Que l’on regarde maintenant autour de soi ; des fondations nouvelles ne cessent de se multiplier : Instituts, Bureaux, Comités, Académies il en résulte la construction ou l’aménagement d’édifices pour les abriter et la désignation de fonctionnaires pour les administrer. Si parmi ces institutions, il en est de contestables quant à leur opportunité, admettons que la plupart sont issues d’un dessein louable ou répondent à quelque besoin certain. Mais toutes jusqu’ici sont établies sur le principe de la permanence : permanences ruineuses. Pour les créer, il se rencontre encore quelques Mécènes dont la générosité toutefois ira en s’amincissant. Mais pour entretenir ou restaurer leurs façades pour maintenir le personnel nécessaire, pour solder les surplus imprévus qui paiera et avec quoi ?

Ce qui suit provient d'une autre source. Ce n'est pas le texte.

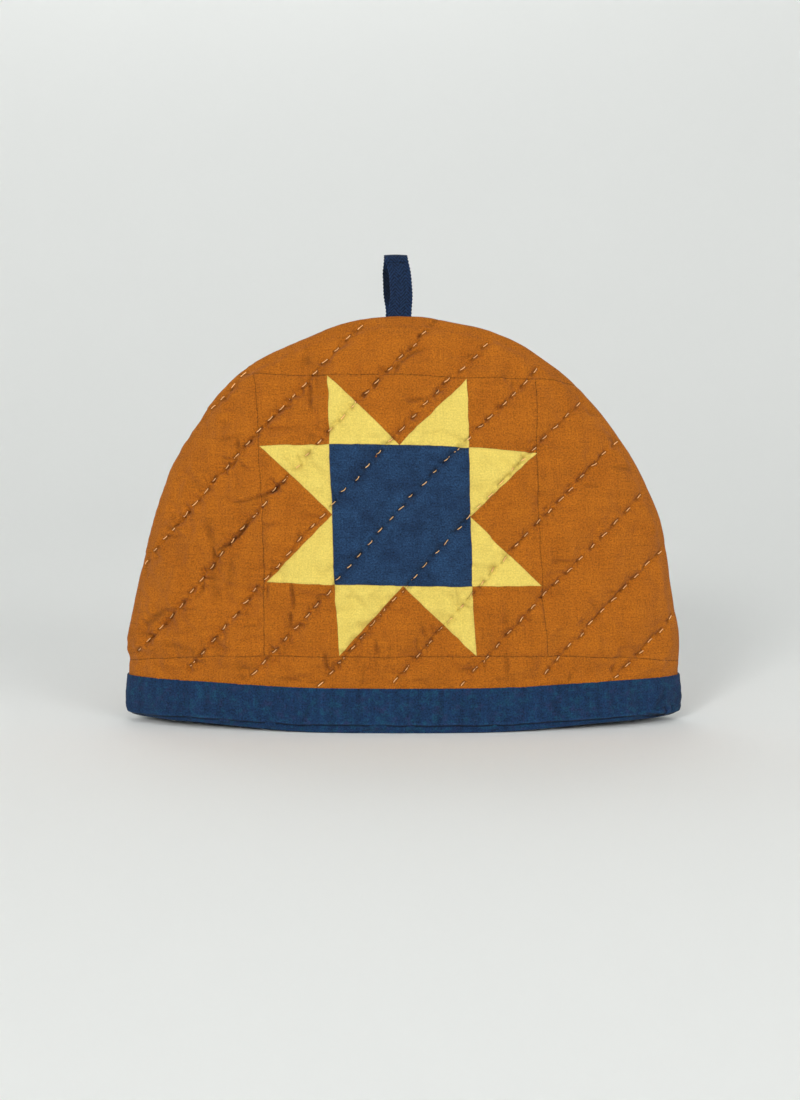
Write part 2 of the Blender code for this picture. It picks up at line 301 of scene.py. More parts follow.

Or, que l’on cesse d’enraciner au sol lesdites institutions, qu’on leur donne une organisation intermittente et comme un vague relent de campement, les voilà non seulement allégées d’entraves, déchargées de maints soucis mais encore accommodées au goût du jour. Ce goût du jour n’est point issu d’un caprice mais bien d’un instinct. La vitesse règne. L’existence est devenue trépidante aussi bien par la coopération incessante de la machine que par le recours continuel à la tension de l’organisme humain. Il n’y a pas d’autre remède que l’alternance des activités. Il faut tenter d’affaiblir une préoccupation par celle qu’on y substitue en évitant le cumul de l’une et de l’autre. Les émietter est une utopie, car chaque activité nouvelle doit avoir le temps de s’établir, de s’installer, de pénétrer l’être qui s’y donne. L’homme, en somme, se trouve soumis à la tyrannie de courants à haute fréquence dans une quantité de domaines. Et de tels courants ne sont supportables que s’ils s’interrompent et efficaces que s’ils se répètent. De là la diffusion de l’idée de « session » qui, directement ou sous des déguisements s’infiltre déjà de divers côtés. La session périodique contient de la sorte en germe la solution de maintes difficultés économiques en même temps qu’elle facilite à l’organisme de l’individu la détente devenue indispensable.

Union Pédagogique, 1928.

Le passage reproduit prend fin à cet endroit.